Di sicuro è stato chiaro che la Corte costituzionale, di fronte al legittimo impedimento, non solo ha preferito “non decidere”, ma d’altra parte viste le sue numerose spaccature all’interno, ha anche deciso di non approfondire queste ultime; è meno chiaro, tuttavia, cosa avverrà adesso.
La Corte ha riconosciuto il principio secondo cui premier e ministri a causa della loro funzione hanno dei motivi specifici rispetto agli altri cittadini per non presentarsi in udienza.
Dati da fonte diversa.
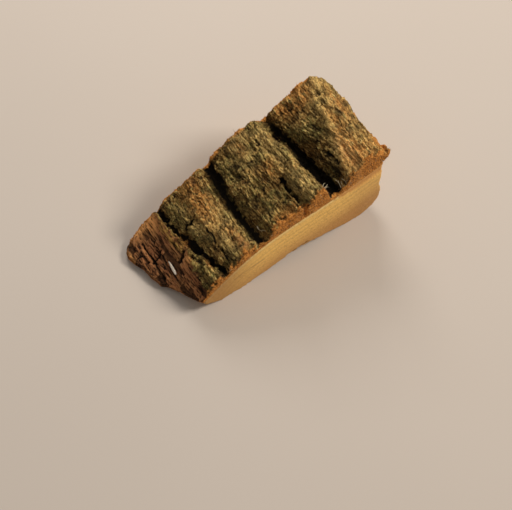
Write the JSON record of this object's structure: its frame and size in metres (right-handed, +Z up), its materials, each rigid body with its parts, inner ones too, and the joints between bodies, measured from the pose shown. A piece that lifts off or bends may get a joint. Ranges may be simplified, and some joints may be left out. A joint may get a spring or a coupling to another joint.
{
  "type": "wood smoking chunk",
  "caption": "Split wedge of pale hardwood with sawn ends, a split underside and thick, deeply furrowed mossy bark that thins to a flaked edge",
  "frame": {"origin": "middle of the bounding box in x and y, on the surface that the chunk lies on", "axes": "+X across the grain from the thin end to the thick end, +Y along the grain from the near sawn face to the far one, +Z up through the bark"},
  "size_m": [0.0902, 0.0388, 0.0403],
  "materials": {
    "wood": "sawn and split, unfinished",
    "bark": "rough furrowed bark with moss and lichen"
  },
  "bodies": {
    "root": {"wood": "wood", "bark": "bark"}
  },
  "joints": []
}
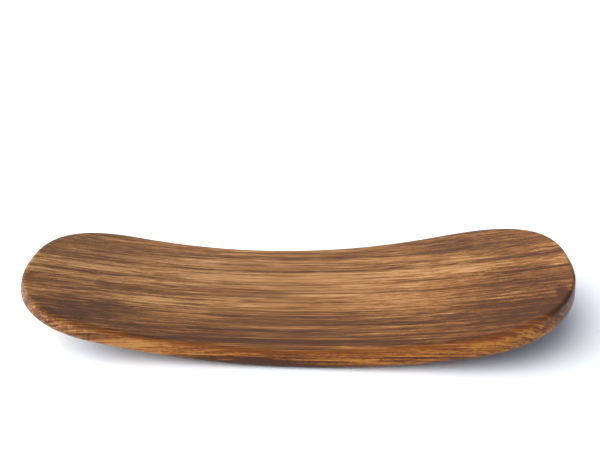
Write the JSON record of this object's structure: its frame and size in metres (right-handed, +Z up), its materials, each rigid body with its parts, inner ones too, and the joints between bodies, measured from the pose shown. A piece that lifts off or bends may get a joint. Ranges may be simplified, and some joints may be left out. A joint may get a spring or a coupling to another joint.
{
  "type": "transfer board",
  "caption": "One-piece bowed hardwood board with rounded ends that sweep up from a flat on its belly, for sliding a person or things from one place to another.",
  "frame": {"origin": "centre of the flat on the belly, in the plane the board stands on", "axes": "+X along the board towards its slightly wider end, +Y across it, +Z up out of the concave upper face"},
  "size_m": [0.6012, 0.2322, 0.0737],
  "materials": {
    "board": "satin"
  },
  "bodies": {
    "root": {"board": "board"}
  },
  "joints": []
}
Tuttavia, e questo rappresenta la vera svolta, sarà il giudice a giudicare caso per caso se è giustificata l’assenza in udienza: il legittimo impedimento non è dunque automatico.
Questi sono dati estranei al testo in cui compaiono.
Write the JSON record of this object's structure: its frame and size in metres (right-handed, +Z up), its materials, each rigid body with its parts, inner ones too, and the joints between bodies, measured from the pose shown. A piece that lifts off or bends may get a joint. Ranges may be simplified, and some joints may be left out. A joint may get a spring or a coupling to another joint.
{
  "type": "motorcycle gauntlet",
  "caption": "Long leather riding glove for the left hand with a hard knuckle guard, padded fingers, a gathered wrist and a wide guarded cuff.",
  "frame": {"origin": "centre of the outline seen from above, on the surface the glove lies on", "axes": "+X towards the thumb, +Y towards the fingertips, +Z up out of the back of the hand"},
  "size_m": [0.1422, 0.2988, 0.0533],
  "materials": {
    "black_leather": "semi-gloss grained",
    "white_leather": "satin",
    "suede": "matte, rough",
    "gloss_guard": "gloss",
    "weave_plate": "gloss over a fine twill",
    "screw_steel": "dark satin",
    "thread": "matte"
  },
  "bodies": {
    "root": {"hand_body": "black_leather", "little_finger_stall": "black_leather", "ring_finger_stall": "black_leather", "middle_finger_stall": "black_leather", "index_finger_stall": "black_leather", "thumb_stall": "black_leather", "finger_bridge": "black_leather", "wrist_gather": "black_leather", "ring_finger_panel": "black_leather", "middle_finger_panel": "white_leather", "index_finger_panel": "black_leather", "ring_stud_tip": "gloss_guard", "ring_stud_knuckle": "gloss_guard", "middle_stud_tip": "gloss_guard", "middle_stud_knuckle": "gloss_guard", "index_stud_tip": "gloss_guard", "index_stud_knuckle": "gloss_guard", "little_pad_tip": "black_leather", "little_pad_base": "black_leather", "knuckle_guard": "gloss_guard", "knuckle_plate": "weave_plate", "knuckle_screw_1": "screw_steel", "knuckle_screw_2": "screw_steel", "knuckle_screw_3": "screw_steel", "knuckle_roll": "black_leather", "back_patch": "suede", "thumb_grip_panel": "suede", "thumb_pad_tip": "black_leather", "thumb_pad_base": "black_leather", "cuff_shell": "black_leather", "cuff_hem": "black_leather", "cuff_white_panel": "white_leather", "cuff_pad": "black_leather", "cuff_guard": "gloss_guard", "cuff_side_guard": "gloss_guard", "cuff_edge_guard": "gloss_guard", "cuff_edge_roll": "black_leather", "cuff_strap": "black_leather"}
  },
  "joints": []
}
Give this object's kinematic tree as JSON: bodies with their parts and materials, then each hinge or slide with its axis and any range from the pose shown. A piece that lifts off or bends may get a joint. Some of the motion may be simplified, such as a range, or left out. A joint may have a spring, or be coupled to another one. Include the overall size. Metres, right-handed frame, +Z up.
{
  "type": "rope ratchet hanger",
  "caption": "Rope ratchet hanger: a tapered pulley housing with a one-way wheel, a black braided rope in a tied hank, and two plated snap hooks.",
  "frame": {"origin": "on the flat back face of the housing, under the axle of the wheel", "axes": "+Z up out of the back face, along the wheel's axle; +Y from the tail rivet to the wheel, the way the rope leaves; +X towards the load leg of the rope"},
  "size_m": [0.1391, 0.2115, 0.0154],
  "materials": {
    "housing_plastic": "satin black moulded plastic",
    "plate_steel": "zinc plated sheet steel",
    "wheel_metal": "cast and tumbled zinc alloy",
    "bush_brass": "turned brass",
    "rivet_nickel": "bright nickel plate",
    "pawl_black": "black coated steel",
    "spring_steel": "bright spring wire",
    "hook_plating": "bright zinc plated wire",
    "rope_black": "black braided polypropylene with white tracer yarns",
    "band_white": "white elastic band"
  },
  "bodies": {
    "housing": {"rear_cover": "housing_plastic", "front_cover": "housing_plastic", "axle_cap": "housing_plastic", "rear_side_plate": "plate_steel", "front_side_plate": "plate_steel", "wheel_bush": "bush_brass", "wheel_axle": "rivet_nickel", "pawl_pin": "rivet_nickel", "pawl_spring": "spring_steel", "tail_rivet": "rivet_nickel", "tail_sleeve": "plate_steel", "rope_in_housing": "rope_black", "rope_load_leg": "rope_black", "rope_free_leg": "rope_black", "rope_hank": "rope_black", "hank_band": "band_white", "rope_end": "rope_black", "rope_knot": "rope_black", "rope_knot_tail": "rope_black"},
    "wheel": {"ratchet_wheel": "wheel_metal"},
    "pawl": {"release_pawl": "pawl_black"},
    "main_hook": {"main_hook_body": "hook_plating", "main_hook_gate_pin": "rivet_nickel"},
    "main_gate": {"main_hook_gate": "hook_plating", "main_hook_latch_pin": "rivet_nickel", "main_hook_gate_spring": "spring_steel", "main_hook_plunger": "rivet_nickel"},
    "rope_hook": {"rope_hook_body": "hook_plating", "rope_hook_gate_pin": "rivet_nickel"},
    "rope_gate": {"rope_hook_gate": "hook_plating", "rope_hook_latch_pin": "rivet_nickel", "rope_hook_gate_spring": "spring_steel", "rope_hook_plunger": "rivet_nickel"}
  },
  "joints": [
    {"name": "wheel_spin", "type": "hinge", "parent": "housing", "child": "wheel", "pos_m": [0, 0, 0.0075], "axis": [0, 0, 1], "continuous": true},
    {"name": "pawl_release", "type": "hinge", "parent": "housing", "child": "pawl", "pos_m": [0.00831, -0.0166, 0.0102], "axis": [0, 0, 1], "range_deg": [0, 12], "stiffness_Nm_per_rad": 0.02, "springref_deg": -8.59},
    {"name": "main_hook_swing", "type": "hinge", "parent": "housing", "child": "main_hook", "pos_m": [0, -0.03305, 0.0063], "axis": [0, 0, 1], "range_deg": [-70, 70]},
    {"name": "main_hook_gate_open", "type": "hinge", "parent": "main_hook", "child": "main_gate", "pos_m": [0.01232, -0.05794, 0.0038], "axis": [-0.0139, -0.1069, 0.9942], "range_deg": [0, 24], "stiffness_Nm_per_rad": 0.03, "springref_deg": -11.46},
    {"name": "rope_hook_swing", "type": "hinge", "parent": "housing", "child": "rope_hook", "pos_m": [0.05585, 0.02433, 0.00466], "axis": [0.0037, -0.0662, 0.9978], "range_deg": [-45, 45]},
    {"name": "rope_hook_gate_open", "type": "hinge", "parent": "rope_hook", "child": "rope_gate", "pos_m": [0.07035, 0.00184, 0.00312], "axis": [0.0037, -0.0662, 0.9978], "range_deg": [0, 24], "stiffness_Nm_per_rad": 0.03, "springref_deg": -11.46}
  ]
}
Nello specifico, è stato cancellato il comma 4 dell’ articolo 1 della legge 51 del 2010, relativo all’ ipotesi di impedimento continuativo e attestato dalla Presidenza del Consiglio dei ministri e l’ obbligo, da parte del giudice, di rinviare l’ udienza di sei mesi. Nella pratica, accadrà che i vertici internazionali, come gli impegni con altre istituzioni anche dell’Unione europea, costituiranno senza dubbio un legittimo impedimento per il primo ministro ad essere presente nelle aree giudiziarie.
I giudici del collegio di un tribunale, invece, potrebbero dover valutare, ad esempio, se un incontro informale all’ estero con un capo di Stato, amico personale del presidente del Consiglio dei Ministri, debba essere considerato un impedimento oppure no.
Nello singolo caso specifico, non c’è altro da aggiungere se non che ripartiranno i processi contro Silvio Berlusconi: non è facile capire, a questo punto, come mai le indagini del processo siano iniziate proprio il giorno seguente alla decisione della Corte. Si può dunque ed ancora una volta parlare di complotto?